* _What you are asked to do_
Exactly the lines from the start of the data through the line containing "spread evenly along" should be output, with both ends kept and nothing added.

[BEGIN Supplied material]

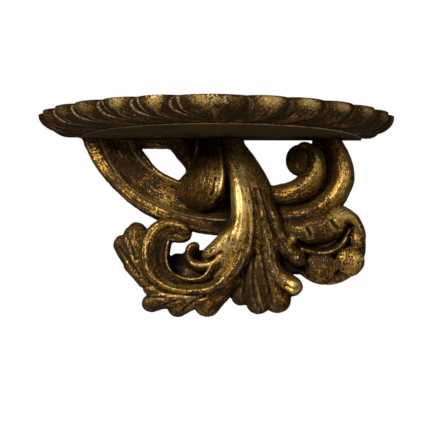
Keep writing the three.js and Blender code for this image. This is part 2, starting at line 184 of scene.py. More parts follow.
@dataclass(frozen=True)
class Stroke:
    """One stroke of the carving, in millimetres. Its line has stations of x, z and half width, its fronts are
    spread evenly along it, and its ripples are the number of tool marks across and their height."""

    name: str
    section: Section
    front: tuple[float, ...]
    line: tuple[Triple, ...]
    back: float = 0.0
    round_start: bool = False
    round_end: bool = False
    turns_into: Section | None = None
    ripples: tuple[float, float] = (0.0, 0.0)
    across: int = 41
    spacing: float = 1.6

    def surface(self) -> Surface:
        """Carries the section along the smooth line: each ring stands square to the line, and its face is the
        section's height times the depth there; a rounded end narrows and sinks as a quarter circle does.

        Returns:
            The stroke's closed surface.
        """
        line = np.array(self.line, float)
        knots = np.linspace(0, len(line) - 1, LENGTH_READINGS)
        steps = np.diff(smooth_curve(line, knots)[:, :2], axis=0)
        run = np.concatenate([[0], np.cumsum(np.hypot(*steps.T))])
        distance = self.ring_places(run[-1])
        at = np.interp(distance, run, knots)
        centre = smooth_curve(line, at)
        after = smooth_curve(line, np.minimum(at + HEADING_STEP, knots[-1]))
        before = smooth_curve(line, np.maximum(at - HEADING_STEP, 0))
        ahead = (after - before)[:, :2]
        tangent = ahead / np.linalg.norm(ahead, axis=1, keepdims=True)
        fronts = np.array(self.front, float)[:, None]
        full = smooth_curve(fronts, at / (len(line) - 1) * (len(fronts) - 1))[:, 0]
        share = self.end_share(distance, run[-1])
        half = centre[:, 2] * np.maximum(share, TIP_WIDTH)
        crown = self.back + (full - self.back) * (TIP_DEPTH + (1 - TIP_DEPTH) * share)
        place = np.sin(np.linspace(np.pi / 2, -np.pi / 2, self.across))
        deep = self.back + (crown - self.back)[:, None] * self.face(place, distance / run[-1])
        deep = deep + self.tool_marks(place, distance, share)
        place = np.concatenate([place, [-1.0, 1.0]])
        deep = np.concatenate([deep, np.full((len(deep), 2), self.back)], axis=1)
        x = centre[:, :1] - tangent[:, 1:] * half[:, None] * place
        z = centre[:, 1:2] + tangent[:, :1] * half[:, None] * place
        flow = np.stack([np.tile(distance[:, None], place.shape), centre[:, 2:] * place], -1)
        return closed_loft(np.stack([x, -deep, z], -1), flow)

    def ring_places(self, length: float) -> Array:
        """Places the rings: evenly, and closer round a rounded end, as even steps of a quarter circle.

        Args:
            length: the line's length.

        Returns:
            The distances of the rings along the line.
        """
        places = np.linspace(0, length, max(3, int(length / self.spacing)))
        turn = 1 - np.cos(np.linspace(0, np.pi / 2, TIP_RINGS)[1:])
        if self.round_start:
            radius = self.line[0][2]
            places = np.concatenate([[0], radius * turn, places[places > radius * TIP_CLEARANCE]])
        if self.round_end:
            radius = self.line[-1][2]
            rest = places[places < length - radius * TIP_CLEARANCE]
            places = np.concatenate([rest, (length - radius * turn)[::-1], [length]])
        return places

    def end_share(self, distance: Array, length: float) -> Array:
        """Share of the width that each ring keeps: 1, or less near a rounded end.

        Args:
            distance: distances of the rings along the line.
            length: the line's length.

        Returns:
            The shares.
        """
        share = np.ones_like(distance)
        if self.round_start:
            share = np.minimum(share, quarter_round(distance / self.line[0][2]))
        if self.round_end:
            share = np.minimum(share, quarter_round((length - distance) / self.line[-1][2]))
        return share

    def face(self, place: Array, along: Array) -> Array:
        """Height of the face: the section, or a blend from the first section to the second along the stroke.

        Args:
            place: places across the stroke.
            along: share of the way along for each ring.

        Returns:
            The share of the depth for each ring and place.
        """
        height = np.tile(self.section.height(place), (len(along), 1))
        if self.turns_into is None:
            return height
        change = smoothstep(CHANGE_START, CHANGE_END, along)[:, None]
        return height * (1 - change) + self.turns_into.height(place)[None] * change

    def tool_marks(self, place: Array, distance: Array, share: Array) -> Array:
        """Shallow furrows along the face: two cosines across it, whose phase wanders as a slow sine along it.

        Args:
            place: places across the stroke.
            distance: distances of the rings along the line.
            share: share of the width that each ring keeps.

        Returns:
            How far the face stands out for each ring and place.
        """
        count, rise = self.ripples
        drift = WANDER * np.sin(distance / WANDER_LENGTH + WANDER_PHASE)[:, None]
        first = np.cos(np.pi * count * place[None] + drift)
        second = 0.5 * np.cos(np.pi * count * SECOND_MARKS * place[None] - drift)
        return rise * (share * smoothstep(0, MARKS_SWELL, distance))[:, None] * (first + second)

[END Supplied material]

* _Expected output_
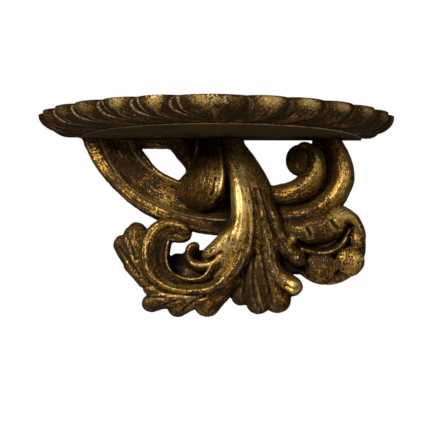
Keep writing the three.js and Blender code for this image. This is part 2, starting at line 184 of scene.py. More parts follow.
@dataclass(frozen=True)
class Stroke:
    """One stroke of the carving, in millimetres. Its line has stations of x, z and half width, its fronts are
    spread evenly along it, and its ripples are the number of tool marks across and their height."""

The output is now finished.